Structural Homology and Dynamic Variation in a Series of Porphyrin Bipyridinium Receptors and Their [2]Catenanes

Abstract

We describe the successful synthesis of the porphyrin [2]catenanes, which completes a set of six structures where the length of the polyethylene glycol strap over the porphyrin is regularly increased from diethylene to triethylene to tetraethylene, and the central electron-donor component is either hydroquinol- or naphthoquinol-based. In the synthetic route to the strapped porphyrin precursors, co-formation of "straight" and "twisted" atropisomers in the longer strapped derivatives, and dimeric and higher oligomeric structures for the shorter straps, has been observed. Catenation results in only a single [2]catenane in each case.

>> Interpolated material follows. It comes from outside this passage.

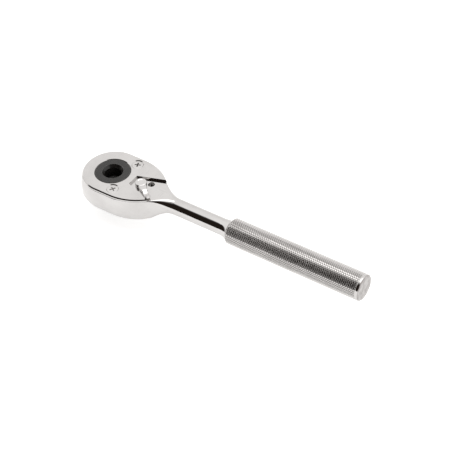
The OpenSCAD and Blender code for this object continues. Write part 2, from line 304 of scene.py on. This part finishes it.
def forged_body():
    """Head shell, ogee, neck and flare as one loft. The half section starts as a rectangle with a crisp top
    edge, a wall that swells at mid height and a softly rounded bottom edge, and its corners grow until it is
    the neck's full circle."""
    x = np.concatenate([np.linspace(0.01, SIDE_X, 6), np.linspace(SIDE_X + 1, 26, 18),
                        np.linspace(26.6, 48, 60), np.linspace(49, 72, 24), np.linspace(72.6, GRIP_X, 24),
                        [GRIP_X + 0.25, GRIP_X + 0.5]])
    radius = np.where(x < NECK_X, ogee(x), neck_radius(x))
    radius[-2:] = GRIP_R - 0.75
    width = np.where(x < NECK_X, head_half_width(x), radius)
    low = AXIS_Z - np.minimum(AXIS_Z - HEAD_LOW, radius)
    high = AXIS_Z + np.minimum(DECK - AXIS_Z, radius)
    round_off = smooth_step(x, 27.5, 43.0)
    low_r = np.minimum(1.5 + (NECK_R - 1.5) * smooth_step(x, 24.0, 42.0), radius)
    high_r = np.minimum(0.08 + (NECK_R - 0.08) * round_off, radius)
    low_r = np.where(x >= 43, radius, np.minimum(low_r, width))
    high_r = np.where(x >= 43, radius, np.minimum(high_r, width))
    low_r, high_r = np.minimum(low_r, (high - low) / 2), np.minimum(high_r, (high - low) / 2)
    half_back = rounded_half(width, low, high, low_r, high_r)
    outer = np.clip(half_back[..., 0] / width[:, None] - 0.8, 0, 0.2) / 0.2
    half_back[..., 0] += swelling(half_back[..., 1], x[:, None]) * outer
    one = np.ones(1)
    half_front = rounded_half(HEAD_R * one, HEAD_LOW * one, DECK * one, 1.5 * one, 0.08 * one)[0]
    outer = np.clip(half_front[:, 0] / HEAD_R - 0.8, 0, 0.2) / 0.2
    half_front[:, 0] += swelling(half_front[:, 1], 0.0) * outer
    verts, faces, rows, columns = ribbed(half_front, half_back, x)
    piece = shell("forged_body", verts, faces, close_end(rows, columns), "housing")
    return cut(piece, head_cutters())


# ---- the knurled grip ----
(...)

X-ray crystal structures of two representative strapped porphyrins are described. For each of the untwisted singly-strapped porphyrins, there is significant binding of paraquat within the cavity formed by the strap, and the binding constants range over about two orders of magnitude. For the catenanes, in each case the overall structural motif is similar to that previously observed for related members of the series. The temperature-dependent dynamic properties of the catenanes have been examined by ¹H NMR methods, and the rates of rotation increase from 50 to 25,000 to 340,000 s-¹ at room temperature as the length of the strap increases by one ethylene glycol unit on each side. For the similarly sized naphthoquinol derivatives, the rotation rates are reduced by many orders of magnitude, ranging from essentially zero to 10 to 100 times per second at 25°C through the same increase in chain length as for the hydroquinol analogues. The rates for a second process described as out, turn around and in again, range from 2 to 400 to 110,000 s-¹ at 25°C in this naphthoquinol porphyrin series. The electronic spectra of the catenanes themselves do not show any significantly enhanced charge-transfer bands over the hydroquinol counterparts.